By: Muhammad Affan Ismail,
BMA Capital Management Ltd.
We revisit our investment case on Pakistan E&Ps by slightly tweaking our crude oil price assumption for remaining FY15F and FY16F to USD60/bbl and USD70/bbl, respectively while keeping long term oil price assumption intact at USD75/bbl. We foresee no signs of recovery in the prices of benchmark Arab Light Crude (currently hovering around USD58/bbl) on account of i) abundant supplies across the globe and ii) dim chances of demand recovery amid continued global economic slowdown. Consequently, our earnings estimates of BMA E&P Universe for FY15F and FY16F are downward revised by 1%-3%. In near term, the lackluster trend in 2QFY15F results (expected to decline by ~13%QoQ) and sustained downward pressure on oil prices will continue to cap the upside in E&P sector.

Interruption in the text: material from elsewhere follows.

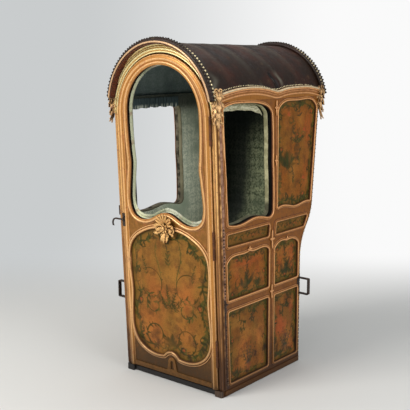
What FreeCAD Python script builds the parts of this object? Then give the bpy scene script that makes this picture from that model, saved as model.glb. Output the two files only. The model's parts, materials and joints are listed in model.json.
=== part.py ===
import FreeCAD, Part
import math
import os

# Sedan chair: a one-seat carrying chair with a glazed door in front, a window
# in each side, a barrel roof covered with leather and iron staples for poles.
# Millimetres. +Z up, the door faces -Y, X across. Every piece is drawn with
# y = 0 on the foot of the front face, and the whole is centred at the end.

V = FreeCAD.Vector

# ---- body ----
WIDTH = 656.0            # over the side frames
DEPTH = 672.0            # foot of the front face to the rear wall, at the floor
LEAN = 2.6               # degrees that the front face leans forward
EAVE = 1478.0            # top of the side frames, where the roof sits
FRAME_T = 20.0           # side frame thickness
BOARD_T = 6.0            # painted boards behind the frames
POCKET = 12.0            # space inside the walls for a dropped window pane
LINING_T = 8.0           # stuffed lining boards
POST_FACE = -6.0         # front edge of the side frames, off the front plane
POST_W = 55.0            # width of the front posts, seen from the side
REAR_POST = 27.0         # width of the rear posts, seen from the side
STILE_Y = 372.0          # front edge of the middle stile, low down
STILE_W = 50.0

# rear wall: upright to the waist, out over the seat, then raked to the roof
REAR_FOOT = 596.0        # where the upright part ends
REAR_SWELL = 112.0       # how far the S-curve goes out
REAR_BEND = 60.0         # how far out its two arcs meet
REAR_BEND_Z = 768.0      # and at what height
REAR_SHOULDER = 900.0    # where the S-curve ends
REAR_RAKE = 52.0         # further lean from there to the eave
REAR_SETBACK = 4.0       # back wall inside the edge of the side frames
BACK_T = 18.0
BACK_LIFT = 4.0          # back clear of the floor
BACK_STILE = 36.0
BACK_SILL_H = 34.0
BACK_HEAD_H = 62.0       # head board over the upper back panel

# rails on the sides and the back, as heights
BASE_TOP = 60.0
RAIL_LOW = 436.0         # top of the lowest panels
RAIL_H = 56.0            # rail between them and the middle panels
SILL = 866.0             # window sill
SILL_H = 40.0            # rail under the window
WAIST_H = 62.0           # height of the narrow panels
BELT_H = 58.0            # rail between them and the middle panels
PANEL_TOP = 1434.0
BEAD_W = 9.0
BEAD_H = 5.0

# ---- door ----
DOOR_HALF = 303.0
DOOR_GAP = 5.0           # round the door
DOOR_FOOT = 38.0
DOOR_ARCH_Z = 1392.0     # centre of the door's round head
DOOR_FACE = -12.0
DOOR_T = 20.0
CHANNEL_T = 6.0          # glass channel in the door
CORE_T = 16.0            # inner, lined half of the door
WIN_HALF = 240.0
WIN_ARCH_Z = 1405.0
WIN_SILL = 857.0
WIN_SILL_RISE = 50.0     # how far the sill rises at its middle
WIN_BEAD = 14.0
ROLL_W = 36.0            # round moulding along the edge of the door
ROLL_H = 9.0
STILE_IN = 262.0         # half width of the lower door panel
SILL_RAIL = 35.0         # rail between that panel's head and the window
PANEL_RISE = 138.0       # how far the panel's head rises
PANEL_FOOT = 205.0
PANEL_LOBE = 140.0
HUMP = 34.0
HOOP_T = 18.0
HOOP_W = 46.0
SWING_ROOM = 6.0         # door to the hoop behind it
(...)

The bearish trend in oil prices will also take a toll on wellhead gas prices of E&Ps (particularly PPL) in next semi-annual revision of 2HFY15 period, expected to decline by 7%-8%. The only respite to the sector will be in the form of i) notable production additions due in 3QFY15 and ii) monetization of new exploration finds priced at USD4.0/mmbtu (1.3x-2.0x than current realized gas prices). Given attractive FY15F P/E multiple of 7.9x, we believe the market has overpriced the negative impact of weakened oil prices. Based on long term potential of the sector backed by i) increased development activity (3 year oil production CAGR of 9%), ii) continued reserve accretion on active exploration in high impact areas and iii) strengthening cash position, we believe any further downside in the sector will provide an attractive entry point. We also roll forward our valuations to Dec’15 as we maintain our preference for POL (TP: PKR551/sh) and OGDC (TP: PKR261/sh). PPL follows with a TP of PKR228/sh.